The mum of a Highland car crash victim has told a court that her estranged husband left “intimidating” letters to her and her daughters on the grave of their dead son.
David Foster, 58, is accused of stalking wife Heather and their grown-up daughters by sending letters and leaving menacing notes on his son Samuel’s grave and making malicious calls to police.
Heather Foster, who was giving evidence at Inverness Sheriff Court, said police turned up at her home in Lochend late at night after they received reports – allegedly from her ex – about an illegal lockdown party.
She said the incident, in March 2020, brought back painful memories of the night 18-year-old Samuel died just over a year earlier.
In evidence led by fiscal depute Emily Hood, Mrs Foster explained how police had turned up at her house during the Covid-19 restrictions acting on a tip-off about an alleged “illegal gathering”.
She said: “My youngest son was killed in a car accident and the police came to my door to tell me he had died. So for the police to turn up at my door like that I thought something had happened to my other son or my daughters.
“The last time the police came to my house at that hour was to tell me Samuel was dead.”
A police witness later confirmed to the court that the call had come from Foster’s number.
Mrs Foster told the court that her estranged husband had also been sending letters to her and her grown-up children, including some telling them to “believe in karma”.
She said she found the letters to be “intimidating” and so reported him to police.
Foster was advised by police not to contact her directly – at which point she claimed Foster began leaving letters at his late son’s grave in Inverness’ Kilvean Cemetery.
“Instead of doing letters to the house he started putting letters to the cemetery, on my son’s grave,” she said.
Mrs Foster said the letters – some addressed to Samuel – detailed how “he was going to sell the croft from beneath me”.
The depute fiscal asked her who she believed the letters were aimed at.
“It is us, it is me 100%,” she replied. “Why would you put something like that on a grave? He is dead. He can’t read it. It was made for me to see and the girls.”
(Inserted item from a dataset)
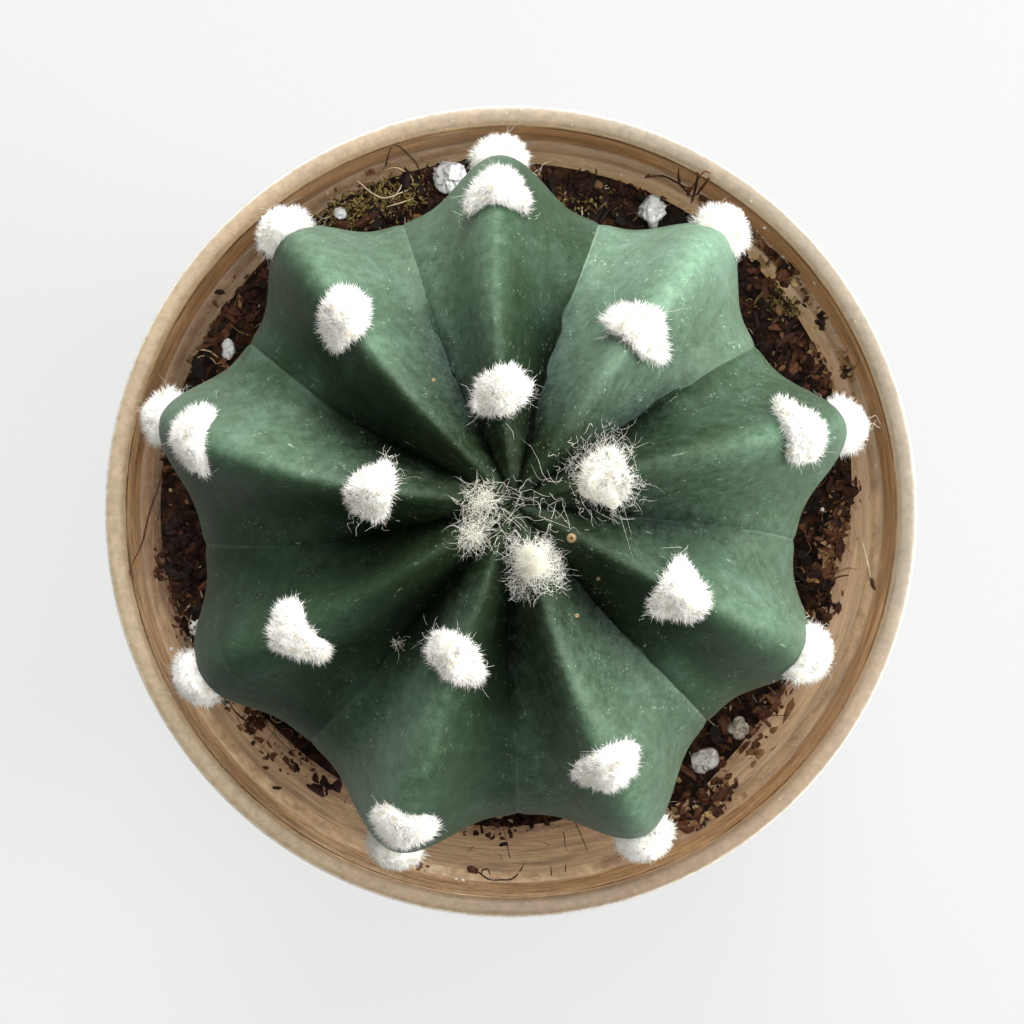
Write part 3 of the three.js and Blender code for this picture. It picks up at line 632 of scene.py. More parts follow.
# Living skin under a thin film of wax: matt blue green, paler down the sides, and full of fine pale
# flecks and short scratches. Light and shade are painted on it too: each flank lighter or darker as the
# light falls on it, a painted blue grey sheen where it is painted lightest, a painted highlight along
# the crests, and the crown and the folds deep green, partly their own colour and partly painted shade
SKIN_DEEP = "#091008"
SKIN_CROWN = "#14200e"
SKIN_GREEN = "#293a27"
SKIN_MID = "#324633"
SKIN_BLOOM = "#415647"
SKIN_CREST_HIGHLIGHT = "#55755c"
SKIN_FLECK = "#b9cab0"
SKIN_WAX_AND_PAINTED_SHEEN = "#a3bfb3"
SKIN_CORK = "#a8906a"
SKIN_PIT = "#5a4023"
SCAR_PLACES = [(5.7, -2.5, 0.5), (8.3, -6.4, 0.2), (6.3, -9.9, 0.22), (-12.0, -1.1, 0.2), (-7.4, 12.6, 0.2)]

epidermis, tree, shader = new_material("waxy_living_skin")
place = node(tree, "TexCoord").outputs["Object"]
share = node(tree, "Attribute", attribute_name="share").outputs["Fac"]
surface = node(tree, "UVMap", uv_map="surface").outputs["UV"]
clouds = node(tree, "TexNoise", {"Vector": place, "Scale": 1 / (7 * MM), "Detail": 5.0, "Roughness": 0.6})
grown = node(tree, "Mapping", {"Vector": surface, "Scale": (0.9, 0.35, 1)})
fibres = node(tree, "TexNoise", {"Vector": grown, "Scale": 1.0, "Detail": 6.0, "Roughness": 0.7})
mixed = node(tree, "MixRGB", (0.3, clouds, fibres))
tone = node(tree, "ValToRGB", {"Fac": mixed},
            stops=((0.36, SKIN_GREEN), (0.52, SKIN_MID), (0.68, SKIN_BLOOM)))
along = node(tree, "Attribute", attribute_name="along").outputs["Fac"]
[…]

One of the handwritten letters appeared to warn Ms Foster that a camera was watching them at the graveside.
Mrs Foster was cross-examined by Foster’s solicitor Kevin Hughes, who said that items left by Foster had previously been taken from the graveside by another family member and smashed.
He asked if those circumstances would perhaps explain her estranged husband’s desire to make people think they were being surveilled at the graveside.
She replied: “I would feel very intimidated if there were cameras watching me at the cemetery.”
Accused denies all the charges
She also said she did not know who was responsible for an assault on her Foster – an incident that his solicitor suggested may have led to him trying to communicate the details of his will in the letters.
Samatha Wilson, one of the Fosters’ daughters, told the court of her own distress at receiving a hand-delivered letter from her father.
She said her brother’s death was “the worst thing that ever happened to any of us in the family. He (Foster) knew that.”
On the day she arrived home from hospital with her newborn son she received a letter, which spoke about Samuel.
She said she believed her actions up until that point had made it clear she did not want any contact with her father.
David Foster denies a single charge of engaging in a course of conduct between January 1 2020 and June 20 2020 that caused his wife and grown-up daughters fear or alarm by repeatedly sending them letters, leaving menacing notes on his son’s grave, threatening to evict them and making malicious calls to police regarding them.
The trial, before Sheriff Eilidh Macdonald, was adjourned to continue next month.